My Malaysia Day was spent with some very inspiring individual. Dato Ambiga, Haris Ibrahim, Azmi Sharom and Pak Samad, to name a few. We came together today, not as Malay, Chinese, Indian or anything else but, as Malaysians. All of us were there not to celebrate our diversity, we have been celebrating that for long enough and much to my chagrin, this has met with little success, until some of our politicians shoot off their mouths and torpedo’s all these well-meaning efforts. No, we were there to celebrate our shared ideals and belief. One that is based on the fact that as Malaysians, whose forefathers have survived much together, we have much more to celebrate together as a people

In my humble opinion, this nation is a project, an experiment of sorts – if you will. Much like the United States, what brought us together was our yearning for freedom and an a deep seated belief that we are not the Whiteman’s burden but, equally capable human being that are able to decide our futures for ourselves. Simply put, we developed a sense of dignity and a belief in ourselves and our countrymen. What makes this an experiment, is the fact, that unlike the United Kingdom and the United States, we had no time to develop organically or hash out our differences with a gun. We had only two choices, make it or break it – with Singapore we broke, together with Sabah and Sarawak, we have made it, thus far.

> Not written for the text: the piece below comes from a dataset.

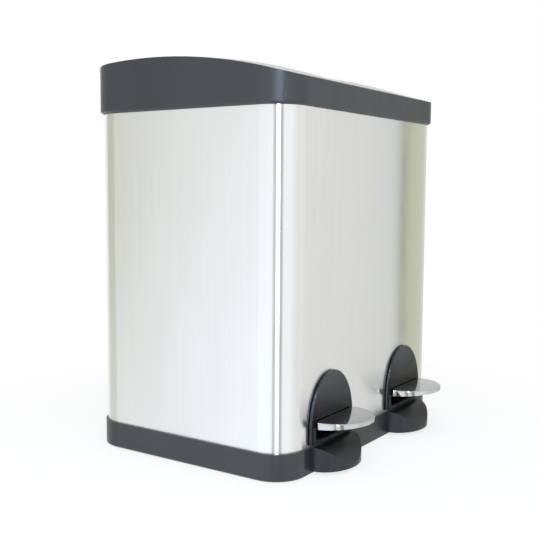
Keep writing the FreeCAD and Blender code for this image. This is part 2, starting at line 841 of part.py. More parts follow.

Today, however we find ourselves in much the same situation. The only difference is the players but, the game remains is the same. “ In the good old day’s” as the old people love to say, the British exploited this rich land for their own gain and kept us divided in order to facilitate their personal objectives. Today on the other hand, it’s the political elites that are relying on this very same divide and rule tactics, in order to line their own pockets. I have to sometimes wonder, if this people are aware of the long term repercussion of their actions. When the British did it, they did it with the full understanding that they were not Malaysians. Thus, immaterial of what may or may not happen to this country, they were only here to plunder and our future was absolutely not a concern to them. But, these leader claim they are the sons of the soil, that this land is theirs and they’re defending they’re race. Yet, they seem incapable of finding a long time solution, one that is built on the values that our forefather espoused as they toil the land, truly building a sustainable future for all it’s citizens.

However, what I have seen today at the picnic gives me hope. Being able to meet them, shake their hand and to spend some time in their company is sufficient to reassure me that our best bet, is still in our fellow Malaysians.

At least two of them present, we’re facing charges under the Sedition Act 1948. Yet, never once did either one of them complain about it. One, was a former president of the Bar Council president, whose activism, bravery and an unwavering belief in 20140916_085325her principles has led to her having to move around with two bodyguards, always by her side. Yet, she refused to be cowed by it and has continued to be an inspiration to many Malaysians. Two other prominent figures, held in high regards by the vast majority of Malaysians for their contributions to Islam and the Malay language, could have just made a token appearance for the sake of the media. But, not this two, they to me are the very embodiment of the humility we Malaysians have become famous for. Both, Zaid Kamaruddin and Pak Samad were amongst the first to arrive and the last to leave. There was no air about them despite the stare of the public. Finally, all my fellow Malaysians who braved the rainy weather, the current sedition storm and the possibility of attack by individuals who seek to derail this worthy cause and the prying eyes of the Special Branch.

To all my fellow Malaysian’s, I say, Selamat Hara Malaysia.